A successful checkpoint in WiredTiger involves four phases. We will take B-trees as an example in the following discussion of these phases. First, all dirty leaf pages are flushed to disk. Then all dirty internal pages are written to disk. Then fsync is called on the checkpoint file so that the checkpoint is persistent to disk. Finally, the root of the B-tree is atomically changed to the new root. In this way, the old root becomes a checkpoint and the new root becomes the new "live tree". This is somewhat similar to shadow paging. When a checkpoint is deleted, WiredTiger will check whether there is any dependency between the two adjacent checkpoints and merge them if there are common pages in the two B-trees.
Multiple compression techniques are used in WiredTiger.
Block-level: Existing compression libraries can be directly plugged into WiredTiger. It supports LZ4, snappy, zlib, and Zstd.
Record-level: WiredTiger supports dictionary encoding, run-length encoding, prefix encoding, and Huffman encoding.
WiredTiger employs multi-version concurrency control (MVCC), in which readers never block writers. In case of write-write conflict, one transaction will be rolled back and retried. In addition, transactions' working set is required to fit in main memory in WiredTiger.
In WiredTiger, transactions can pin particular versions of the database, which are called "named snapshots". Queries within such transactions are executed as if they are operating on the named snapshots.
WiredTiger typically servers as a NoSQL storage engine similar to LevelDB and RocksDB. But it also supports a thins schema layer above the storage layer.
B-tree: WiredTiger uses B-tree for in-memory indexes. Hazard pointers are used in their B-tree implementation, which points to file offsets on disk files. The checksum of a child page, as well as the child page's pointer are stored in the parent page to avoid potential memory flip issues.
Log-structured merge tree: LSM trees are used in WireTiger to improve write throughput. Each LSM tree has a corresponding Bloom filter so that unnecessary disk access can be avoided.
Three isolation levels are provided:
READ_COMMITTED is the default isolation level.
Nested loop joins in WiredTiger are supported by join cursors. When a join cursor is created, it creates corresponding iterators on tables to be joined. Indexes can be used to narrow down the range of iterators for
WHERE clauses in joins.
Durability in WiredTiger is often done by checkpointing. However, additional logging (journalling) is also supported. In WiredTiger, log records for writes are flushed to disk when a transaction commits. Group commits are supported for faster logging.
WireTiger uses physical logging, where each log record represents a single write operation. Each log record contains: transaction id, operation type, file id, operation key, and operation value.

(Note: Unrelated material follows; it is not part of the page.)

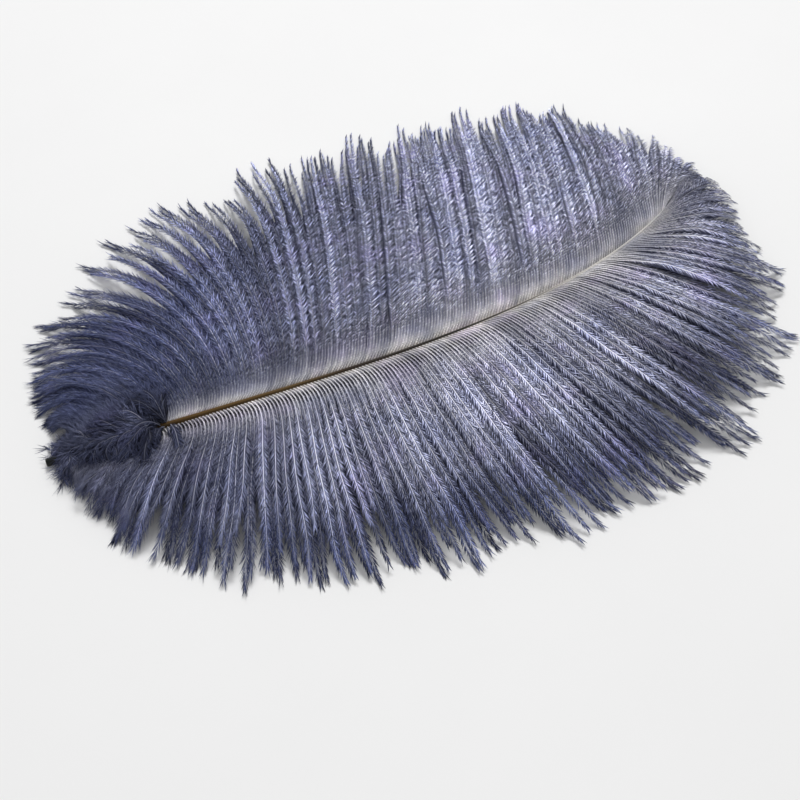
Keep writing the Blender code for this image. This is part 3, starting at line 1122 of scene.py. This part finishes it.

WiredTiger has a command line tool that supports basic
write functionalities. WiredTiger provides language bindings for C/Python/Java and databases are accessed via cursors. It also provides optional asynchronous query APIs with callback mechanism if high throughput is desired.
WiredTiger's storage architecture is optimized for multi-core CPUs and large memory. Its hybrid architecture contains two key components: in-memory cache and disk block manager. WiredTiger's in-memory cache is implemented in B-tree with hazard pointers, where B-tree nodes are organized in page granularity and cache eviction policy is LRU. The block manager is responsible for raw block I/O operations such as read, write, sync, compression and checkpoints. Blocks are managed in a skip list for efficient indexing and allocation.
WiredTiger supports both row store and column store. Row store has better write performance whereas column store provides better read performance and low memory usage. WiredTiger supports mixed storage model for a particular table, e.g. a column-store table with a row-store index.
WiredTiger supports both heap files and log-structured storage. The storage organization for a table is specified when a table is created. For heap file storage, B-tree is used as the index data structure and on-disk blocks are maintained by WiredTiger's block manager. For log-structured storage, a specialized LSM tree manager is used to manage data in the LSM tree.
WiredTiger typically serves as a pluggable key-value storage engine for NoSQL databases, but also supports schemas and multi-version concurrency control. There is a thin schema layer in WiredTiger, in which the structure of a table is provided at runtime. Right below the schema layer, there is an in-memory caching layer, which heavily uses lock-free data structures (such as lock-free skip list and B-tree) and is optimized for modern multi-core architectures. Below the caching layer is a block storage manager, where log-structured merge trees are used to improve write throughput and reduce write amplification.